Working data »

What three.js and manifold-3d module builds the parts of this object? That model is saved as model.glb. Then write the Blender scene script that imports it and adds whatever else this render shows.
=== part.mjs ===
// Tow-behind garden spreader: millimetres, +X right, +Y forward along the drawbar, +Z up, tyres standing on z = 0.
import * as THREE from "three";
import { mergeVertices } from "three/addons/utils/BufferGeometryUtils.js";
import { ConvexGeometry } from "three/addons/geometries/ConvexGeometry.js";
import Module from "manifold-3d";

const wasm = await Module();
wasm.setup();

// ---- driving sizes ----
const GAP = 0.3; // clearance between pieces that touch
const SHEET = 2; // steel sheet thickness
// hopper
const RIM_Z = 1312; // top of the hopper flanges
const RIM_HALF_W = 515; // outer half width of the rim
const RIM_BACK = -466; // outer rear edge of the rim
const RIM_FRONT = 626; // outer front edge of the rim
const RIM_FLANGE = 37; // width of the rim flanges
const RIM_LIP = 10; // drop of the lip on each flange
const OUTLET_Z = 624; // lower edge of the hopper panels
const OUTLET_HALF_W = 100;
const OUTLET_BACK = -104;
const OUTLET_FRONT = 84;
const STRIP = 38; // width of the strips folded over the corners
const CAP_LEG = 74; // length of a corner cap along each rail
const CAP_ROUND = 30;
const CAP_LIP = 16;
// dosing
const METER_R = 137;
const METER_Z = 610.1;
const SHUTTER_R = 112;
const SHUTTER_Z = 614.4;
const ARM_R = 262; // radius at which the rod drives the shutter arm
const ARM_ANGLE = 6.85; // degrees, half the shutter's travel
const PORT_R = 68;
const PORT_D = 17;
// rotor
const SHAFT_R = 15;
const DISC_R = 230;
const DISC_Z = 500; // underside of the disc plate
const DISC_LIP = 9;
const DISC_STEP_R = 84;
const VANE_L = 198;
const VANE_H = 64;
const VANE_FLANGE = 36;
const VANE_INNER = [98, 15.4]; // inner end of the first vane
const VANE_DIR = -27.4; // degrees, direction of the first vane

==

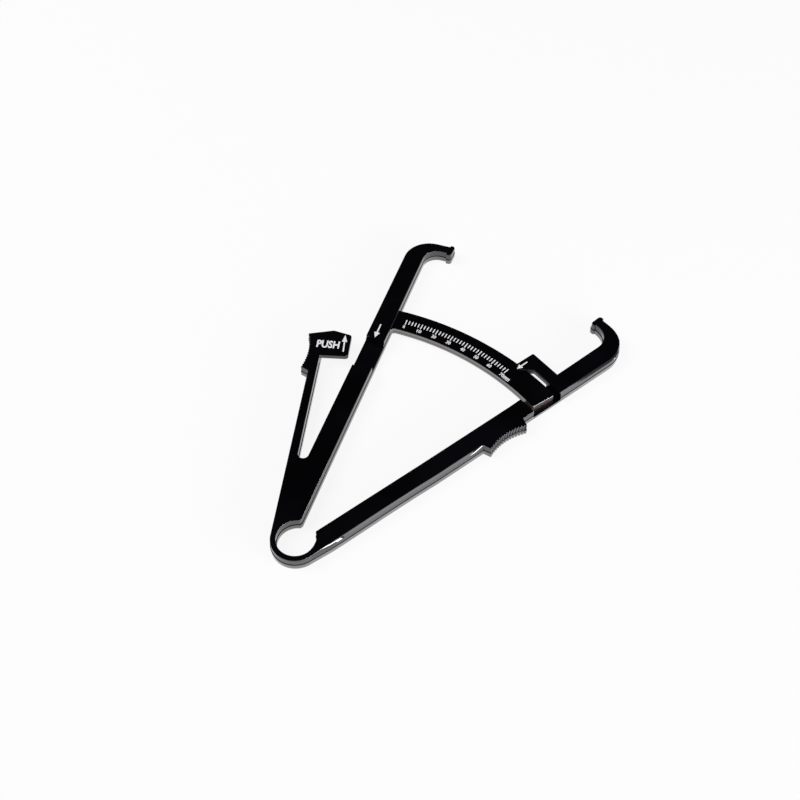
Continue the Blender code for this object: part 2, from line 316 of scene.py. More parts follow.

The request »
Please return, exactly as they appear, the lines starting at the one that contains "What three.js and" and ending at the one that contains "wasm.setup();".

Finished answer »
What three.js and manifold-3d module builds the parts of this object? That model is saved as model.glb. Then write the Blender scene script that imports it and adds whatever else this render shows.
=== part.mjs ===
// Tow-behind garden spreader: millimetres, +X right, +Y forward along the drawbar, +Z up, tyres standing on z = 0.
import * as THREE from "three";
import { mergeVertices } from "three/addons/utils/BufferGeometryUtils.js";
import { ConvexGeometry } from "three/addons/geometries/ConvexGeometry.js";
import Module from "manifold-3d";

const wasm = await Module();
wasm.setup();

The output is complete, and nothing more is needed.